Monday, March 6, 2017

WW2 | Mar 6—Dutch Resistance Ambushes SS Gen. Hanns Rauter

Lt. Gen. Hanns Rauter,
SS Commander in Holland
Mar 6—This day in 1945 the Dutch Resistance (Verzet) ambushed a truck headed for Luftwaffe troops in Appeldoorn.

The truck contained food and SS leader Lt. Gen. Johann Baptist Albin (Hanns) Rauter. 

The Resistance group killed all the SS troops on the truck except Gen. Rauter, who was wounded and pretended to be dead. During the week after the ambush, the German SS executed 263 Dutch people in retaliation for the ambush.

The Dutch Resistance was one of the fiercest of all the underground movements in Nazi-occupied Europe. The Dutch foreign minister in a postwar account of life under Nazi occupation wrote:
“The Dutch never accepted the German contention that… the war was over. [T]heir acts of resistance and sabotage grew more audacious as time passed.”
Acts of resistance and sabotage included
  • Sheltering onderduikers (underdivers), including Allied soldiers and pilots who either parachuted or crash-landed within Dutch territory, Jews in Holland, and men who were ordered to report for transport to Germany to work in the factories.
  • Bringing onderduikers out of the Netherlands.
  • Killing collaborators and German SS and Wehrmacht troops separated from larger contingents.
  • Bombing Nazi sites such a record centers that kept track of people to be deported (and most likely killed by starvation or poison gas). 
  • Stealing food and coupons and ID cards from SS and police centers.
  • Creating counterfeit money that was used to finance Resistance groups.
The Resistance was composed of representatives from all segments of Dutch society, ranging from the most conservative to communists, although most leading communists were targeted and wiped out by the Nazis in the first years after they invaded Holland in May 1940. Because the élite racist SS oversaw Holland (the Wehrmacht troops were not so aggressive about targeting civilians), the Resistance was closely watched and groups were forced to operate independently of one another. Families were key units during the Resistance because they could trust one another.
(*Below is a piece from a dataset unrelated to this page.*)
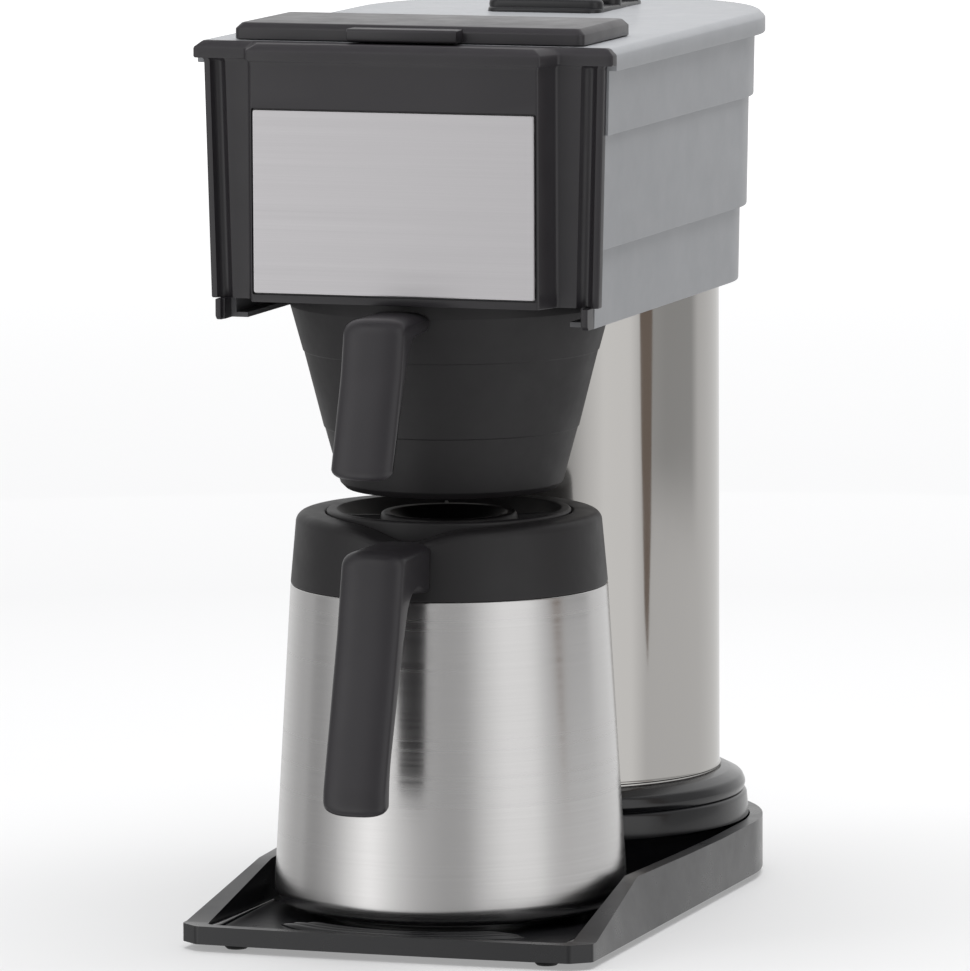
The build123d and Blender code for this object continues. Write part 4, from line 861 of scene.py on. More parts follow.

Gen. Hanns Rauter was head of the SS in Holland and answered directly to Heinrich Himmler, the SS commander. In February 1941, a strike broke out in Amsterdam among Dutch workers to protest the round-up of almost 400 Dutch Jews. Rauter ordered the SS and German troops to open fire on the strikers, killing 11. The Jews, whom the strikers were trying to protect, were deported to Buchenwald and all were dead by the fall.

Under Rauter's guidance, a special block in the Schenevingen prison—nicknamed by the Dutch the Orange Hotel—was built for "political prisoners", i.e., Resistance workers. During the four years of this block, 28,000 people were detained here indefinitely, of whom 738 men and 21 women died here or nearby on the dunes, the Waalsdorpervlakte, where the Cemetery of Heroes is now located.

In his retaliations for assaults on Nazis and collaborators, Rauter equated the death of one Nazi to ten Dutch reprisal executions victims and one killed Dutch collaborator with three Dutch reprisals. During 1944 these numbers sharply increased with the rise of Resistance violence.

In 1945, near the end of the war, Rauter was riding in an SS truck filled with food destined for a Luftwaffe base near Apeldoorn. Young members of the Dutch Resistance ambushed the truck to get the food inside. The "Hunger Winter" of 1944-45 left much of occupied Holland close to famine conditions, and the Resistance group was determined to save lives by seizing the food. They did not know Rauter was in the truck when it was attacked.

After WW2, SS Gen. Rauter was tried for war crimes by the Dutch court in Den Haag. He was found guilty and sentenced to death. He appealed the sentence at Nuremberg in 1949, but the sentence was upheld and he was executed that year. That was the year that my grandmother, Olga Boissevain, who lost both of her sons to the war, died.